Slashdot Mirror


Open Fonts For The Web -- Harder Than It Sounds

simpl3x writes "of the nytimes articles posted today, this one about new, open fonts designed for the web was by far the most interesting. Here is a link to the project site, and here is a reason why it is necessary. For all the talk of the world wide part, the basics are still very local, aren't they? It will be interesting to see how one chooses a character on a keyboard!"

11 of 179 comments (clear)

  1. Re:Font specifications by Anonymous Coward · · Score: 5, Funny

    He might be spinning in his grave -- if he were dead.

  2. Re:Font specifications by pergamon · · Score: 5, Funny

    I also doubt that Tim Berners-Lee would like being called Tim Bernard Lee .

  3. Re:Font specifications by JimR · · Score: 5, Funny
    I also doubt that Tim Berners-Lee would like being called Tim Bernard Lee.

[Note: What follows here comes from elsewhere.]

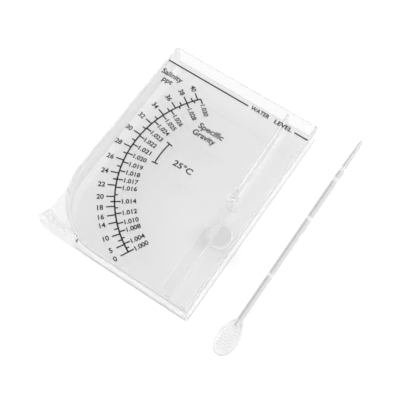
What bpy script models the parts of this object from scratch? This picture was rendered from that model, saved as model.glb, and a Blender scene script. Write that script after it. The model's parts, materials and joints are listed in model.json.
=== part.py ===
"""Swing-arm salinity hydrometer: a flat clear case that is filled with salt water through its open
top, an arm that hangs on a pin inside it and floats up past a scale, and the stirring spoon that
goes with it.

The case lies on its back: +X runs to the right across the scale, +Y up the case towards its open
top, +Z out of the printed face. The origin is the centre of the case's back.
"""

import math

import bmesh
import bpy
from mathutils import Matrix, Vector

MM = 0.001
GAP = 0.3 * MM  # left between pieces that touch
OVERLAP = 0.5 * MM  # how far shapes run into each other before they are joined

# Case
CASE_WIDTH = 103.0 * MM
CASE_HEIGHT = 140.0 * MM
CASE_DEPTH = 17.2 * MM
WALL = 2.0 * MM
CORNER_RADIUS = 39.2 * MM  # of the rounded lower left corner, outside
CORNER_STEPS = 20

# Foot, the fin that squares off the rounded corner so that the case can stand
FOOT_HEIGHT = 7.4 * MM
FOOT_SET_BACK = 2.5 * MM  # its top corner from the left side
FOOT_LENGTH = 24.6 * MM
FOOT_END_HEIGHT = 2.4 * MM  # at its right end
FOOT_WALL = 1.5 * MM
FOOT_END_STEPS = 6
FOOT_END_HOLLOW = 0.58  # power of the end's curve: 1 is a straight slope
HOLLOW_LENGTH = 16.5 * MM
WEB_THICKNESS = 2.0 * MM
WEB_SET_BACK = 0.3 * MM
WEB_TOP = 34.5 * MM
WEB_ARC_START = 184.0  # where the web enters the corner wall, in degrees round the corner
WEB_ARC_END = 242.0

# Pivot
PIVOT_FROM_LEFT = 86.16 * MM
PIVOT_FROM_BOTTOM = 72.49 * MM
PIN_RADIUS = 1.0 * MM
BORE_RADIUS = 1.3 * MM
BOSS_RADIUS = 3.2 * MM
BOSS_LENGTH = 3.2 * MM
BORE_DEPTH = 2.8 * MM
RIB_HEIGHT = 1.5 * MM

# Wall between the chamber and the filling channel
DIVIDER_THICKNESS = 1.7 * MM
DIVIDER_FOOT_RIGHT = 85.6 * MM  # its right face at its lower end, from the left side
DIVIDER_TOP_RIGHT = 84.0 * MM
DIVIDER_FROM_PIVOT = 6.6 * MM
DIVIDER_BELOW_RIM = 1.4 * MM

# Swing arm, measured from its pivot with the arm hanging straight down
ARM_LEFT = -4.56 * MM
ARM_RIGHT = 2.74 * MM
ARM_REACH = 69.5 * MM
ARM_TIP_SLANT = 1.2 * MM
SHOULDER_DROP = 7.8 * MM
NECK_LEFT = -2.2 * MM
NECK_DROP = 6.2 * MM
BAR_BACK = 7.2 * MM  # heights above the table, with the case on its back
BAR_FRONT = 9.6 * MM
HUB_RADIUS = 3.4 * MM
LOBE_RIGHT = 4.94 * MM
LOBE_DROP = 21.5 * MM
LOBE_RADIUS = 7.8 * MM
LOBE_BACK = 5.6 * MM
LOBE_FRONT = 8.9 * MM
POCKET_DEPTH = 2.3 * MM
WEIGHT_RADIUS = 6.6 * MM
WEIGHT_THICKNESS = 1.8 * MM

# Stirring spoon, lying to the right of the case
SPOON_SIDE = 127.4 * MM  # the spoon's centre line and its bottom, from the case's lower left corner
SPOON_DROP = 5.9 * MM
SPOON_LENGTH = 161.1 * MM
STEM_WIDTH = 3.5 * MM
STEM_HEIGHT = 2.6 * MM
STEM_EDGE = 0.8 * MM
STEM_REACH = 4.2 * MM  # how far the stem runs into the bowl
STEM_START_HEIGHT = 2.1 * MM
TIP_TAPER = 28.0 * MM
TIP_WIDTH = 2.2 * MM
TIP_HEIGHT = 2.0 * MM
TIP_END = 1.2 * MM
BOWL_LENGTH = 23.5 * MM
BOWL_HALF_WIDTH = 6.3 * MM
BOWL_TAPER = 0.12  # how much wider than an ellipse the bowl is toward its bottom
BOWL_THICKNESS = 1.8 * MM
BOWL_STEPS = 48

ROUND_STEPS = 32
PANEL_BACK = CASE_DEPTH - WALL
RIM = PANEL_BACK - GAP
LEFT = -CASE_WIDTH / 2
RIGHT = CASE_WIDTH / 2
BOTTOM = -CASE_HEIGHT / 2
TOP = CASE_HEIGHT / 2
PIVOT_X = LEFT + PIVOT_FROM_LEFT
PIVOT_Y = BOTTOM + PIVOT_FROM_BOTTOM


def clear_scene():
    for thing in list(bpy.data.objects):
        bpy.data.objects.remove(thing, do_unlink=True)


def material(name, colour, roughness, transmission=0.0):
    made = bpy.data.materials.new(name)
    made.use_nodes = True
    shader = made.node_tree.nodes["Principled BSDF"]
    shader.inputs["Base Color"].default_value = (*colour, 1.0)
    shader.inputs["Roughness"].default_value = roughness
    shader.inputs["Transmission Weight"].default_value = transmission
    return made


def mesh_object(name, shape, finish=None):
    """Makes an object from a bmesh, with its faces pointing out."""
    bmesh.ops.recalc_face_normals(shape, faces=shape.faces)
    mesh = bpy.data.meshes.new(name)
    shape.to_mesh(mesh)
    shape.free()
    made = bpy.data.objects.new(name, mesh)
    bpy.context.collection.objects.link(made)
    if finish:
        mesh.materials.append(finish)
    return made


def prism(name, outline, low, high, finish=None):
    """An outline in X and Y, extruded from one height to another."""
    shape = bmesh.new()
    corners = [shape.verts.new((x, y, low)) for x, y in outline]
    base = shape.faces.new(corners)
    raised = bmesh.ops.extrude_face_region(shape, geom=[base])["geom"]
    top = [item for item in raised if isinstance(item, bmesh.types.BMVert)]
    bmesh.ops.translate(shape, verts=top, vec=(0, 0, high - low))
    return mesh_object(name, shape, finish)


def cylinder(name, x, y, radius, low, high, finish=None):
    shape = bmesh.new()
    middle = Matrix.Translation((x, y, (low + high) / 2))
    bmesh.ops.create_cone(
        shape,
        cap_ends=True,
        segments=ROUND_STEPS,
        radius1=radius,
        radius2=radius,
        depth=high - low,
        matrix=middle,
    )
    return mesh_object(name, shape, finish)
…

    I should think TBL would be more concerned about the implication that he is dead.

    --
    #exclude <ms/windows.h>
  4. Re:It's time to adapt to a new reality by be-fan · · Score: 5, Funny

    First ASCII, now this...

    America invented the internet.
    >>>>>>>>>
    China invented fireworks. No fireworks for you! Bye bye fourth of July. Phoenicians invented the "English" alphabet, so you best stop writing! Arabs invented Algebra and the "English" system of numerals is Indian in origin. There goes math! In fact, 0 is a concept that originated in India, so you'll have to find another value to denote your IQ.

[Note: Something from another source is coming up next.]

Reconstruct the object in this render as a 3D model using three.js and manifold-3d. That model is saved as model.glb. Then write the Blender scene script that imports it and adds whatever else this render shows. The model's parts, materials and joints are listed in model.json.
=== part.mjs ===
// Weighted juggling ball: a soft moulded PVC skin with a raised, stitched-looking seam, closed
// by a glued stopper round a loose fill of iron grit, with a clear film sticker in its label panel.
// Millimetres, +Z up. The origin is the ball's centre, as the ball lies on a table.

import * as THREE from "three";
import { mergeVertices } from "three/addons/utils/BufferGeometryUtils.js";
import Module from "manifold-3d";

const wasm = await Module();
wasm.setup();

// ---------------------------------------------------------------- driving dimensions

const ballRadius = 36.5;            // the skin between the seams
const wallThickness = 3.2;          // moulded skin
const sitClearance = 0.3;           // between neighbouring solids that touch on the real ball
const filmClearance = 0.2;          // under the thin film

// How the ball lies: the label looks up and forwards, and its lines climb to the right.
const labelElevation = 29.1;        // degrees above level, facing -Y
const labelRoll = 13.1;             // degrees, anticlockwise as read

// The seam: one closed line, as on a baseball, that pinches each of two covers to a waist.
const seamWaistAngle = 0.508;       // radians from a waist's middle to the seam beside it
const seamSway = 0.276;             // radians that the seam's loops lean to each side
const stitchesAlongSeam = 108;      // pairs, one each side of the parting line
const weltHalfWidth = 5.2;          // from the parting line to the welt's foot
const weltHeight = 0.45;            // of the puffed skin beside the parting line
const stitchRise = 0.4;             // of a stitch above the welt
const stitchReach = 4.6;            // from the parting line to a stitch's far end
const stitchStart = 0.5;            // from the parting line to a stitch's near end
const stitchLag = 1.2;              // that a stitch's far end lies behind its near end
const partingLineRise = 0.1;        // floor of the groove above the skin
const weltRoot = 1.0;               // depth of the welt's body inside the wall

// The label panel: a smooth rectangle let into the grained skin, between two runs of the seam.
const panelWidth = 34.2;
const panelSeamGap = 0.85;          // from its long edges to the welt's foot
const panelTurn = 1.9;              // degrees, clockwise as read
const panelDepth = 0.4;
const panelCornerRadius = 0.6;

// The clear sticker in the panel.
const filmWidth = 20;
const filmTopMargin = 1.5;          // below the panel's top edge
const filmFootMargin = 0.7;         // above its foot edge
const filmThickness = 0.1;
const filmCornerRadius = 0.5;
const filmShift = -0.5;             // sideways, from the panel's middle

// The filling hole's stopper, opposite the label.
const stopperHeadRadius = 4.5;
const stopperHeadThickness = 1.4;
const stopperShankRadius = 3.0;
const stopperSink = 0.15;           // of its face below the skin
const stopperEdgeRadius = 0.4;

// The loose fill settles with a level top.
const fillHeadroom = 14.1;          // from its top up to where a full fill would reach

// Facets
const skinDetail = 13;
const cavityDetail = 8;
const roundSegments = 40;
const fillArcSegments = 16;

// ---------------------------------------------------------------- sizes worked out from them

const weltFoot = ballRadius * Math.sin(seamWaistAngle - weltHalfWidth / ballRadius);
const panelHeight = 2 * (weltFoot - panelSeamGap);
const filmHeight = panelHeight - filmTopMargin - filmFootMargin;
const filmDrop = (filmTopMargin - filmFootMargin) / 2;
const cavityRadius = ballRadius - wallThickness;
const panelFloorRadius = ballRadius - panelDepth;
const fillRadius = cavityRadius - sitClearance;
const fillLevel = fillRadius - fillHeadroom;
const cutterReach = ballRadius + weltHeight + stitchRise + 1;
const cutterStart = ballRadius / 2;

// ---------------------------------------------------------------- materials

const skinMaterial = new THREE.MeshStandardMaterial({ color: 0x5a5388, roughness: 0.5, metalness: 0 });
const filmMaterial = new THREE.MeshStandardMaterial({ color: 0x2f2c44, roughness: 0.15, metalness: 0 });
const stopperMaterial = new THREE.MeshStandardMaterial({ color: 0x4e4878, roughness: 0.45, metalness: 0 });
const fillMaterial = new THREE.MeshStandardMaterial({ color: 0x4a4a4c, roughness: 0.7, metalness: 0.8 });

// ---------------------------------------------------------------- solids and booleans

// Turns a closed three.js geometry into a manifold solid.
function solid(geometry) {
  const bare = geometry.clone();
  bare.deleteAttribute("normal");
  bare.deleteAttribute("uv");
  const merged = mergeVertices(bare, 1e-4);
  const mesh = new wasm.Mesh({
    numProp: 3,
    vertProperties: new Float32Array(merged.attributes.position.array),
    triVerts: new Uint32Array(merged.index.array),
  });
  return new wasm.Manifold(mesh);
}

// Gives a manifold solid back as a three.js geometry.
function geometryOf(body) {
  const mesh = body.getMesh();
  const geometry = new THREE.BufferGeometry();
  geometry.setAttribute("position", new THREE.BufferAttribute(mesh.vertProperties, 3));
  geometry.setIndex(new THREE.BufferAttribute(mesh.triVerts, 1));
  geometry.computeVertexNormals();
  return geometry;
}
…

    America uses the internet the most. During the late 90s, Internet traffic in North America more than doubled every six months.
    >>>>
    Europeans use cell phones the most, so I guess we should all adopt GSM. The Chinese eat rice the most (I'm from India, another rice-eating nation, so this isn't a racist comment :) so if you want to eat rice, you have to do it chopsticks!

    Don't even get me started on the last one. World history is my little hobby, I'd have to intellectually beat the crap out of you...

    --
    A deep unwavering belief is a sure sign you're missing something...
  5. UHF! by IIRCAFAIKIANAL · · Score: 4, Funny

    This is an embarrassment. A disgrace. What do you think Tim Bernard Lee would be saying if he were alive today?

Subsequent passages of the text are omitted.